= Dataset content =

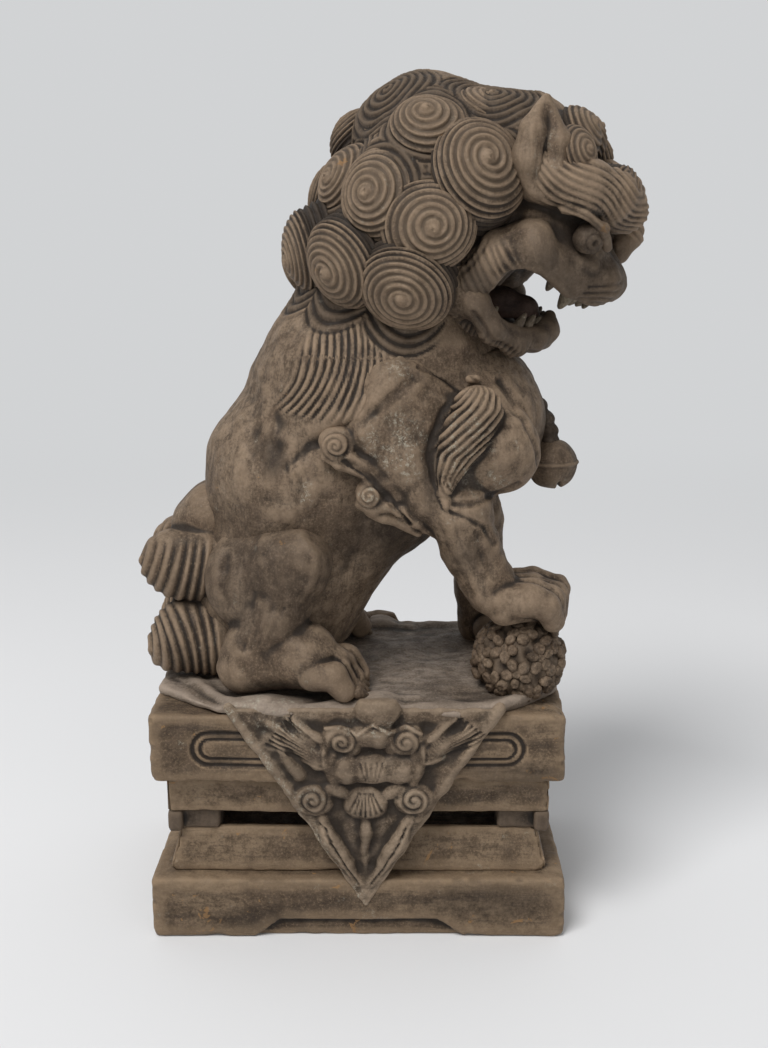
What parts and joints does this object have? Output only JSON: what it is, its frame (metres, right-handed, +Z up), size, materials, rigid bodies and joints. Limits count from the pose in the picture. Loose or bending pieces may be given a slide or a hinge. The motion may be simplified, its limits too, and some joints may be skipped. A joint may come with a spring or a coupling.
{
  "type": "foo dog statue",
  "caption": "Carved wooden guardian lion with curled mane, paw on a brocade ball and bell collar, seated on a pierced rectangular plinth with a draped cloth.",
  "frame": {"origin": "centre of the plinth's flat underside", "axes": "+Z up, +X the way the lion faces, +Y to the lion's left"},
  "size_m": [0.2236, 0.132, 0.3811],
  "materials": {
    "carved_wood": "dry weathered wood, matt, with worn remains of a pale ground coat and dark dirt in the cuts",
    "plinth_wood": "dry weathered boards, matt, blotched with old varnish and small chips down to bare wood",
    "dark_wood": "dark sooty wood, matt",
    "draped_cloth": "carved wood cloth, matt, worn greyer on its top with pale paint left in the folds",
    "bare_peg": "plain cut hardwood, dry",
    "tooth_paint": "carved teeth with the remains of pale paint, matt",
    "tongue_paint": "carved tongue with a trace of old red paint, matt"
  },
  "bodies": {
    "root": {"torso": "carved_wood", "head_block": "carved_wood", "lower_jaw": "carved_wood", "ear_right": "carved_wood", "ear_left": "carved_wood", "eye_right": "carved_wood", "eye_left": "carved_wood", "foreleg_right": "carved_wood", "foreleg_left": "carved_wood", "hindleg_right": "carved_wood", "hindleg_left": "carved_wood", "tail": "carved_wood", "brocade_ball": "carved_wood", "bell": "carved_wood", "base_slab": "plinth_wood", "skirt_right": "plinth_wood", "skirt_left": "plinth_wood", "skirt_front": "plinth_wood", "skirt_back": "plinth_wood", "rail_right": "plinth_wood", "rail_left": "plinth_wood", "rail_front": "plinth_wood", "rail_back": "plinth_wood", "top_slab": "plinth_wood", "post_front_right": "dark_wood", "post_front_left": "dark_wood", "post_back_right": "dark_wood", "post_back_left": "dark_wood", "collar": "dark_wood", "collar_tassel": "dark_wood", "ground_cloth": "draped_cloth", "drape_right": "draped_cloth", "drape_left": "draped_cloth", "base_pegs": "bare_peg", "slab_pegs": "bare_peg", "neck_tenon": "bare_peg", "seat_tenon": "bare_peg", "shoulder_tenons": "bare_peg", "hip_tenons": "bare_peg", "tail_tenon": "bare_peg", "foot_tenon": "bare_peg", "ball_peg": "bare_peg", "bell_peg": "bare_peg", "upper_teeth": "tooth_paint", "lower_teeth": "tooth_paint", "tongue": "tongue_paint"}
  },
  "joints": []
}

= Directions =
Give only the number of lines in the data that hold the word "bodies".

= Worked answer =
2